## SET EXERCISE
Take the data below and copy exactly the lines starting at the one with "frame = import_model()" and finishing at the one with "built with %d", both included.

>> START

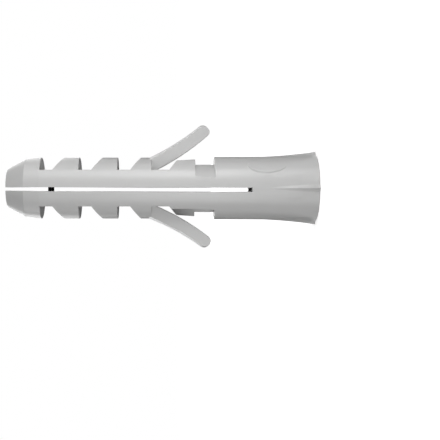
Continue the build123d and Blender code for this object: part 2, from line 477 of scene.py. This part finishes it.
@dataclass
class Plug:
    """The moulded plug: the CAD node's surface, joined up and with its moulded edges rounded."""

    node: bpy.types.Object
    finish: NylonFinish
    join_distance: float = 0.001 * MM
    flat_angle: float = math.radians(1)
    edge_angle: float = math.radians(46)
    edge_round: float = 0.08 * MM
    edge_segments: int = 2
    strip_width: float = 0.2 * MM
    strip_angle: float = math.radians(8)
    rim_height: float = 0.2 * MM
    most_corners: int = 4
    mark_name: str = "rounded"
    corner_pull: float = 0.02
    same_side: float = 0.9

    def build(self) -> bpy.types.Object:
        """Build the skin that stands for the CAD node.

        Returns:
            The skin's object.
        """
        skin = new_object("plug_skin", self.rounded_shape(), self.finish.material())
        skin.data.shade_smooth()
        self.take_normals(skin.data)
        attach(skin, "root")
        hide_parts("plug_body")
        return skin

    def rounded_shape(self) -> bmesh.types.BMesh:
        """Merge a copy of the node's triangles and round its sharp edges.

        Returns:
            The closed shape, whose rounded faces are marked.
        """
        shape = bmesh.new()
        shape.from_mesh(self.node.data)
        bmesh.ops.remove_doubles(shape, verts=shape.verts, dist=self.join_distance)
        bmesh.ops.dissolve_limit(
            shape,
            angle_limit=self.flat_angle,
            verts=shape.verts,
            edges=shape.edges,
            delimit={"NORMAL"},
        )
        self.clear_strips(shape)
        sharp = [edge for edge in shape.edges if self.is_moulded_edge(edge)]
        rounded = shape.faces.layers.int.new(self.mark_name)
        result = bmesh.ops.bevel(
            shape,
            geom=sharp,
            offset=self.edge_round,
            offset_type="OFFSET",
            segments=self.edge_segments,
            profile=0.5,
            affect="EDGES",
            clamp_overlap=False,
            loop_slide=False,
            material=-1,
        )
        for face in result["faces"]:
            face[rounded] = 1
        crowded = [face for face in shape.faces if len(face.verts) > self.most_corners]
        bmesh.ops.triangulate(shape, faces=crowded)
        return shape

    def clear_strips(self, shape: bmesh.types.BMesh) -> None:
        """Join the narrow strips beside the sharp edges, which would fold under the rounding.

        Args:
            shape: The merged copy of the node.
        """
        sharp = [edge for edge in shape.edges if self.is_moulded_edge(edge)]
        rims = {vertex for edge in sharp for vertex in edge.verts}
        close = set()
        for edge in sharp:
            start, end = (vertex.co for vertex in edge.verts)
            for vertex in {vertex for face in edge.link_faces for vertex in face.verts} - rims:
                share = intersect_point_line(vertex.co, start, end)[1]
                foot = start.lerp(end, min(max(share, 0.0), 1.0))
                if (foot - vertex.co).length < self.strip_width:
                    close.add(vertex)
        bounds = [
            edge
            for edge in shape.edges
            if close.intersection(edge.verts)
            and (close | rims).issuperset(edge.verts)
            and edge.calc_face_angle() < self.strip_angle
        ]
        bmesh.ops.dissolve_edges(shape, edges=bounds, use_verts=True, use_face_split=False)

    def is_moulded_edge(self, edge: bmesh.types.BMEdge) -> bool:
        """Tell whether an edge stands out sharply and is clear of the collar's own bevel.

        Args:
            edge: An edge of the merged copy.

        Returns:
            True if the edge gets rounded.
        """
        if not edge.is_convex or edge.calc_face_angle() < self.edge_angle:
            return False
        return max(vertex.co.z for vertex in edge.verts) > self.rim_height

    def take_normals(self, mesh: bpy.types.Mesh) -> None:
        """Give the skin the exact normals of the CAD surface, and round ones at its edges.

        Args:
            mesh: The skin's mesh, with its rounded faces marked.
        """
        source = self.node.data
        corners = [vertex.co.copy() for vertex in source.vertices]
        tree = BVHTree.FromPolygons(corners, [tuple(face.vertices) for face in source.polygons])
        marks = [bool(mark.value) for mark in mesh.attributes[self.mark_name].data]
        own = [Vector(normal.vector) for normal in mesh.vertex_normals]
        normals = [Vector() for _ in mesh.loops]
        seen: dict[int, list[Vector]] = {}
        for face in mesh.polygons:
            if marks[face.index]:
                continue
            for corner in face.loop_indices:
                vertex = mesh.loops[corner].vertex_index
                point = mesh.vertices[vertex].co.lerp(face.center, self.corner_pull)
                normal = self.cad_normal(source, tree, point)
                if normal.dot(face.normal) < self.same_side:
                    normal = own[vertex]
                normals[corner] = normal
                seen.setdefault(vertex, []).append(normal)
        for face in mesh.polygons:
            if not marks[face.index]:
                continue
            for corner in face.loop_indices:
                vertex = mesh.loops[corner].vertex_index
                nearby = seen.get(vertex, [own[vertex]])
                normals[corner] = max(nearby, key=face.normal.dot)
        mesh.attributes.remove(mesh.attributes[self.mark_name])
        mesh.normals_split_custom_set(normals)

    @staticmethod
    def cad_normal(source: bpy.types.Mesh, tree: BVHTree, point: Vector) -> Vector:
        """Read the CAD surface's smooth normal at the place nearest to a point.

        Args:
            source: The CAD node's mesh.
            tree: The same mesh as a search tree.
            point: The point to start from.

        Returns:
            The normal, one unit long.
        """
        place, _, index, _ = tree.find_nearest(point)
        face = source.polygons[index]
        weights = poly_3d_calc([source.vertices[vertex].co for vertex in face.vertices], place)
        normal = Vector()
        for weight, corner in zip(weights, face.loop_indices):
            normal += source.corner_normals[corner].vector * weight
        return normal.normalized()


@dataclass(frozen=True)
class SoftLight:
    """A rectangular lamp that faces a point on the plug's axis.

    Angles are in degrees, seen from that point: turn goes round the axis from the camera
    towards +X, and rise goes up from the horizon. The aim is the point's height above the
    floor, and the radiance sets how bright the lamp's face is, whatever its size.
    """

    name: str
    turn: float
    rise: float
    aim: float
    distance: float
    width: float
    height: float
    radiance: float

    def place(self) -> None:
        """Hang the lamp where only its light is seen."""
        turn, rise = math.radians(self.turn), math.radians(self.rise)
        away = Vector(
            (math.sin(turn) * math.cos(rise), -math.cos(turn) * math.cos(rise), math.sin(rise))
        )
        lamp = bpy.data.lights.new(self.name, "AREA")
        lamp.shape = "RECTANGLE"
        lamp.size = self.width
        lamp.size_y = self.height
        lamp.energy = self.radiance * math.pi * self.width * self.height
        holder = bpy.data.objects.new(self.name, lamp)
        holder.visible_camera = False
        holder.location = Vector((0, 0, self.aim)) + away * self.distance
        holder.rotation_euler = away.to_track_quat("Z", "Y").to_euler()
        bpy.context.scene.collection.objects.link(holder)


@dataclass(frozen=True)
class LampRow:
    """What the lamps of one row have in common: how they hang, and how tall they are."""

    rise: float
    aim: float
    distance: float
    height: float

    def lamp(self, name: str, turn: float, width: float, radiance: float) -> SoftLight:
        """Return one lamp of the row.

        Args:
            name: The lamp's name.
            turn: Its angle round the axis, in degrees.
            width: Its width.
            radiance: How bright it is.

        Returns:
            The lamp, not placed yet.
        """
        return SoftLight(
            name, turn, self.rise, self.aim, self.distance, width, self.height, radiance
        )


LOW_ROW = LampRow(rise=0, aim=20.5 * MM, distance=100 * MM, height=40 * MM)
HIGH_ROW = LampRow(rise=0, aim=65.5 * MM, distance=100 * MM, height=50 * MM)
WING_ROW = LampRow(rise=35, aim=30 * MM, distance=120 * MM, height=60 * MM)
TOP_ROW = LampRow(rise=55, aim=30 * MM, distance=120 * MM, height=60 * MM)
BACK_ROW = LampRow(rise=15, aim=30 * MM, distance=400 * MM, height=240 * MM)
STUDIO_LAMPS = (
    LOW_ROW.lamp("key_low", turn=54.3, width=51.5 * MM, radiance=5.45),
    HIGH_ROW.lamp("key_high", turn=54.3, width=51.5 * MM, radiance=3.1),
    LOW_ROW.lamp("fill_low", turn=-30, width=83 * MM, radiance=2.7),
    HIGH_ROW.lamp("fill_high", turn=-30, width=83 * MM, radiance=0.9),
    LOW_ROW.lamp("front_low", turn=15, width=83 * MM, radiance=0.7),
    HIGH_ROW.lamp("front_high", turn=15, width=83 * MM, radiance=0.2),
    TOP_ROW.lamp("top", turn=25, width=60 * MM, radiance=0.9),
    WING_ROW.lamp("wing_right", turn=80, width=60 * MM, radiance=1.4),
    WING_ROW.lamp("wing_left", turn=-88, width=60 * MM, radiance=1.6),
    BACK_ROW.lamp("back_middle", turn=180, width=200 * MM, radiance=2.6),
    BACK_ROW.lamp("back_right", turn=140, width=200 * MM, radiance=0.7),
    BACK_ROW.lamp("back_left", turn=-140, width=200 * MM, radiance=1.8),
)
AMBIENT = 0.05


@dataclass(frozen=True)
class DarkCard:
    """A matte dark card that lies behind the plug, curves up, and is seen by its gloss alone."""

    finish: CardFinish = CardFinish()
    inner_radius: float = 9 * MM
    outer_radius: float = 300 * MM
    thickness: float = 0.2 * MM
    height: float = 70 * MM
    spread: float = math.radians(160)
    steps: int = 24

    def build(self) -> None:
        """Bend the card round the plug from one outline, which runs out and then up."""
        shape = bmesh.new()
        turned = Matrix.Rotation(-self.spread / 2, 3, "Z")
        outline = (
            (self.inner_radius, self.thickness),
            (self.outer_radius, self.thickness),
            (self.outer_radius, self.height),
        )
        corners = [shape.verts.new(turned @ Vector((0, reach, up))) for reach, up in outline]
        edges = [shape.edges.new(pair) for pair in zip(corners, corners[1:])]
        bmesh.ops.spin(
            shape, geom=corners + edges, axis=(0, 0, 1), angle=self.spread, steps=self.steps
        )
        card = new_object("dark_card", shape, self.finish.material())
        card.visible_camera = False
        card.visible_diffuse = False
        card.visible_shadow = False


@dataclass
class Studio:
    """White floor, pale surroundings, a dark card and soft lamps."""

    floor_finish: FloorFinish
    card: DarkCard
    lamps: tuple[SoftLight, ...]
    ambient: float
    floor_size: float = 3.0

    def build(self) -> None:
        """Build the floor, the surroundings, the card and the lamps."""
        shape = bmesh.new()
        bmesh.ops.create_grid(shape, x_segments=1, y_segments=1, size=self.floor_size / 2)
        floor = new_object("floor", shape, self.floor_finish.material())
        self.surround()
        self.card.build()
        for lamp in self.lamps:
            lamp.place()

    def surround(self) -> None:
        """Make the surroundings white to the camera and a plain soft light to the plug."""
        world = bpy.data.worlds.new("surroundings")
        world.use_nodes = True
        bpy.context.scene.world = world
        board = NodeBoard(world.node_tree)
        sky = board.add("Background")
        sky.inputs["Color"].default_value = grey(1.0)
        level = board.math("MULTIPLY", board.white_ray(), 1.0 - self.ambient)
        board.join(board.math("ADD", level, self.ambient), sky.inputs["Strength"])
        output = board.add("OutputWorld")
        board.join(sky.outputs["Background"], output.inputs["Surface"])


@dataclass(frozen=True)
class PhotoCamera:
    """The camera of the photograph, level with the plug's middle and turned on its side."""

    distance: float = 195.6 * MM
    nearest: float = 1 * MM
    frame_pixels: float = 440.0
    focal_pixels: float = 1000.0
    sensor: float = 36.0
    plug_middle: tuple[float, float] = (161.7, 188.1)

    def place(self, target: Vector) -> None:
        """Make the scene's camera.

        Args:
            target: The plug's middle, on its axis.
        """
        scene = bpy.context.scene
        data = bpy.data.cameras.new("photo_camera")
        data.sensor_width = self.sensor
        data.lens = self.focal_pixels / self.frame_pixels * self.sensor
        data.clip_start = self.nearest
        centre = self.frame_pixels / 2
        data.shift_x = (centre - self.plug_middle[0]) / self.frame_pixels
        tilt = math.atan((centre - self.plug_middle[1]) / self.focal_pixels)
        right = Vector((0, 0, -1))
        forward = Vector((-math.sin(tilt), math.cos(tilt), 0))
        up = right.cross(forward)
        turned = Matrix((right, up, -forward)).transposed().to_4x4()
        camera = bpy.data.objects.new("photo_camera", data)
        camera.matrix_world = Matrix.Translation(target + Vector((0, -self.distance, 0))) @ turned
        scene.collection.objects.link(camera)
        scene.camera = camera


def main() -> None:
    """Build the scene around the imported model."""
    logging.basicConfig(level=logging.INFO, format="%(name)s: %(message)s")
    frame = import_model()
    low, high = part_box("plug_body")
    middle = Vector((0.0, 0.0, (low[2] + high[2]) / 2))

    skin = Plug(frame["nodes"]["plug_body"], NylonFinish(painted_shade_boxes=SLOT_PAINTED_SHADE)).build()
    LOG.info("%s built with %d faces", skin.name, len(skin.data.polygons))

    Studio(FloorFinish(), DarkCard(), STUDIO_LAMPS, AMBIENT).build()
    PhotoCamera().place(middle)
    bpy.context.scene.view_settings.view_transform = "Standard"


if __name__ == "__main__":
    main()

>> END

## SOLUTION BELOW
    frame = import_model()
    low, high = part_box("plug_body")
    middle = Vector((0.0, 0.0, (low[2] + high[2]) / 2))

    skin = Plug(frame["nodes"]["plug_body"], NylonFinish(painted_shade_boxes=SLOT_PAINTED_SHADE)).build()
    LOG.info("%s built with %d faces", skin.name, len(skin.data.polygons))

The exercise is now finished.